Sunday, June 10, 2007

 

Silence is Golden

I've been using the Northumbria Community's "Celtic Daily Prayer" book, recently.

If you haven't used it yourself, I can throughly recommend it. It's like the Church of England Book of Common prayer, but it has different readings, and wordings - same idea, but a bit more earthy. Carey and I have found the Complines particularly good - a great way to revivify a flagging prayer life. There's a link to it, in the resources section on moot.uk.net.

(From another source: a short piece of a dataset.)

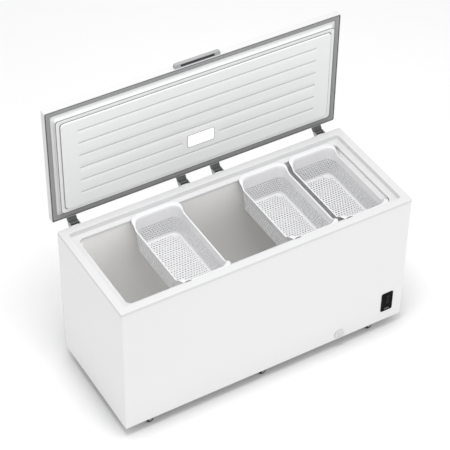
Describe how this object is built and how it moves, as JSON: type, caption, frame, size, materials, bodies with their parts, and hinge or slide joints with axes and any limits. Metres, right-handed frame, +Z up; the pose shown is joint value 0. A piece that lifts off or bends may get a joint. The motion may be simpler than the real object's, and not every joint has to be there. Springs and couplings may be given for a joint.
{
  "type": "chest freezer",
  "caption": "Long chest freezer on castors with an insulated lid standing open, hanging baskets on an inner ledge, a lid lamp, a front drain and a control panel.",
  "frame": {"origin": "on the floor, under the middle of the freezer with its lid open", "axes": "+Z up, the cabinet's front faces -Y, +X to the right as seen from the front"},
  "size_m": [1.65, 0.7667, 1.5656],
  "materials": {
    "white_enamel": "gloss",
    "galvanised_sheet": "satin",
    "collar_plastic": "satin",
    "liner_metal": "satin",
    "insulating_foam": "matte",
    "lid_liner_plastic": "satin",
    "seal_rubber": "matte",
    "coil_tube": "satin",
    "copper_tube": "satin",
    "black_enamel": "gloss",
    "black_rubber": "matte",
    "zinc_steel": "satin",
    "black_plastic": "matte",
    "white_plastic": "satin",
    "drain_rubber": "matte",
    "panel_black": "gloss",
    "key_grey": "satin",
    "circuit_board": "satin",
    "hinge_grey": "satin",
    "lens_white": "satin",
    "handle_grey": "satin",
    "basket_white": "satin",
    "castor_steel": "satin",
    "wheel_black": "satin"
  },
  "bodies": {
    "cabinet": {"base_pan": "galvanised_sheet", "cable_gland": "black_rubber", "castor_plates": "galvanised_sheet", "castor_screws": "zinc_steel", "compressor": "black_enamel", "compressor_bolts": "zinc_steel", "compressor_grommets": "black_rubber", "compressor_plate": "galvanised_sheet", "condenser_coil": "coil_tube", "control_board": "circuit_board", "control_fascia": "panel_black", "cover_screws": "zinc_steel", "drain_tube": "white_plastic", "evaporator_coil": "coil_tube", "filter_drier": "copper_tube", "foam_insulation": "insulating_foam", "hinge_brackets": "hinge_grey", "hinge_pins": "zinc_steel", "hinge_screws": "zinc_steel", "hinge_springs": "zinc_steel", "inner_liner": "liner_metal", "outer_cabinet": "white_enamel", "rear_cover": "galvanised_sheet", "rear_panel": "galvanised_sheet", "refrigerant_tubes": "copper_tube", "relay_cover": "black_plastic", "room_bulkhead": "galvanised_sheet", "top_collar": "collar_plastic", "vent_grille": "white_plastic"},
    "lid": {"lid_outer_panel": "white_enamel", "lid_inner_liner": "lid_liner_plastic", "lid_foam": "insulating_foam", "lid_gasket": "seal_rubber", "lamp_housing": "white_plastic", "lamp_lens": "lens_white", "lamp_board": "circuit_board", "lid_handle": "handle_grey", "hinge_arms": "hinge_grey", "handle_screws": "zinc_steel"},
    "basket_1": {"basket_1": "basket_white"},
    "basket_2": {"basket_2": "basket_white"},
    "basket_3": {"basket_3": "basket_white"},
    "drain_cap": {"drain_cap": "white_plastic"},
    "drain_plug": {"drain_plug": "drain_rubber"},
    "control_key": {"control_key": "key_grey"},
    "castor_1_fork": {"castor_fork_1": "castor_steel"},
    "castor_1_wheel": {"castor_wheel_1": "wheel_black"},
    "castor_2_fork": {"castor_fork_2": "castor_steel"},
    "castor_2_wheel": {"castor_wheel_2": "wheel_black"},
    "castor_3_fork": {"castor_fork_3": "castor_steel"},
    "castor_3_wheel": {"castor_wheel_3": "wheel_black"},
    "castor_4_fork": {"castor_fork_4": "castor_steel"},
    "castor_4_wheel": {"castor_wheel_4": "wheel_black"},
    "castor_5_fork": {"castor_fork_5": "castor_steel"},
    "castor_5_wheel": {"castor_wheel_5": "wheel_black"},
    "castor_6_fork": {"castor_fork_6": "castor_steel"},
    "castor_6_wheel": {"castor_wheel_6": "wheel_black"}
  },
  "joints": [
    {"name": "lid_hinge", "type": "hinge", "parent": "cabinet", "child": "lid", "pos_m": [0, 0.3208, 0.8372], "axis": [-1, 0, 0], "range_deg": [-90, 0]},
    {"name": "basket_1_lift", "type": "slide", "parent": "cabinet", "child": "basket_1", "axis": [0, 0, 1], "range_m": [0, 0.34]},
    {"name": "basket_2_lift", "type": "slide", "parent": "cabinet", "child": "basket_2", "axis": [0, 0, 1], "range_m": [0, 0.34]},
    {"name": "basket_3_lift", "type": "slide", "parent": "cabinet", "child": "basket_3", "axis": [0, 0, 1], "range_m": [0, 0.34]},
    {"name": "drain_cap_pull", "type": "slide", "parent": "cabinet", "child": "drain_cap", "axis": [0, -1, 0], "range_m": [0, 0.035]},
    {"name": "drain_plug_pull", "type": "slide", "parent": "cabinet", "child": "drain_plug", "axis": [0, 0, 1], "range_m": [0, 0.06]},
    {"name": "control_key_press", "type": "slide", "parent": "cabinet", "child": "control_key", "axis": [0, 1, 0], "range_m": [0, 0.001], "stiffness_N_per_m": 900},
    {"name": "castor_1_swivel", "type": "hinge", "parent": "cabinet", "child": "castor_1_fork", "pos_m": [-0.661, -0.344, 0.05], "axis": [0, 0, 1], "continuous": true},
    {"name": "castor_1_roll", "type": "hinge", "parent": "castor_1_fork", "child": "castor_1_wheel", "pos_m": [-0.675, -0.344, 0.02], "axis": [0, 1, 0], "continuous": true},
    {"name": "castor_2_swivel", "type": "hinge", "parent": "cabinet", "child": "castor_2_fork", "pos_m": [0, -0.344, 0.05], "axis": [0, 0, 1], "continuous": true},
    {"name": "castor_2_roll", "type": "hinge", "parent": "castor_2_fork", "child": "castor_2_wheel", "pos_m": [-0.014, -0.344, 0.02], "axis": [0, 1, 0], "continuous": true},
    {"name": "castor_3_swivel", "type": "hinge", "parent": "cabinet", "child": "castor_3_fork", "pos_m": [0.661, -0.344, 0.05], "axis": [0, 0, 1], "continuous": true},
    {"name": "castor_3_roll", "type": "hinge", "parent": "castor_3_fork", "child": "castor_3_wheel", "pos_m": [0.647, -0.344, 0.02], "axis": [0, 1, 0], "continuous": true},
    {"name": "castor_4_swivel", "type": "hinge", "parent": "cabinet", "child": "castor_4_fork", "pos_m": [-0.661, 0.226, 0.05], "axis": [0, 0, 1], "continuous": true},
    {"name": "castor_4_roll", "type": "hinge", "parent": "castor_4_fork", "child": "castor_4_wheel", "pos_m": [-0.675, 0.226, 0.02], "axis": [0, 1, 0], "continuous": true},
    {"name": "castor_5_swivel", "type": "hinge", "parent": "cabinet", "child": "castor_5_fork", "pos_m": [0, 0.226, 0.05], "axis": [0, 0, 1], "continuous": true},
    {"name": "castor_5_roll", "type": "hinge", "parent": "castor_5_fork", "child": "castor_5_wheel", "pos_m": [-0.014, 0.226, 0.02], "axis": [0, 1, 0], "continuous": true},
    {"name": "castor_6_swivel", "type": "hinge", "parent": "cabinet", "child": "castor_6_fork", "pos_m": [0.661, 0.226, 0.05], "axis": [0, 0, 1], "continuous": true},
    {"name": "castor_6_roll", "type": "hinge", "parent": "castor_6_fork", "child": "castor_6_wheel", "pos_m": [0.647, 0.226, 0.02], "axis": [0, 1, 0], "continuous": true}
  ]
}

Anyway, I came across this reading in it a week or so ago. Its very interesting on the subject of silence and isolation:

"It is not the desert island, nor the stony wilderness, that cuts you off from the people you love: it is the wilderness in the mind, the desert wastes in the heart through which one wonders lost - a stranger from onself, and a stranger to others too. If one is out of touch with oneself, one cannot touch others. How often in a large city, shaking hands with my friends, I have felt the wilderness stretching between us. Both of us were wandering in arid wastes, having lost the springs that nourished us, or having found them dry. Only when one is connected to one's own core is one connected to others, I am beginning to discover. As for me, the core, the inner spring, can best be re-found through solitude.

We are all, in the last analysis, alone. How one hates to think of oneself as alone. how one avoids it - it seems to imply rejection or unpopularity.

We seem so frightened, today, of being alone that we never let it happen. Even if family, friends and movies should fail, there is still the radio or television to fill up the void.

Even daydreaming was more creative than this: it demanded something of oneself, and fed the inner life. Now, instead of planting our own dream-blossoms, we choke the space with continuous music, chatter and companionship to which we do not even listen. It is simply there to fill the vacuum. When the noise stops, there is no inner music to take its place.

We must re-learn to be alone."

How do you cope being alone? Do you crave solitude? Or do you run from it at all costs? Any thoughts/discussion welcome in the comments box..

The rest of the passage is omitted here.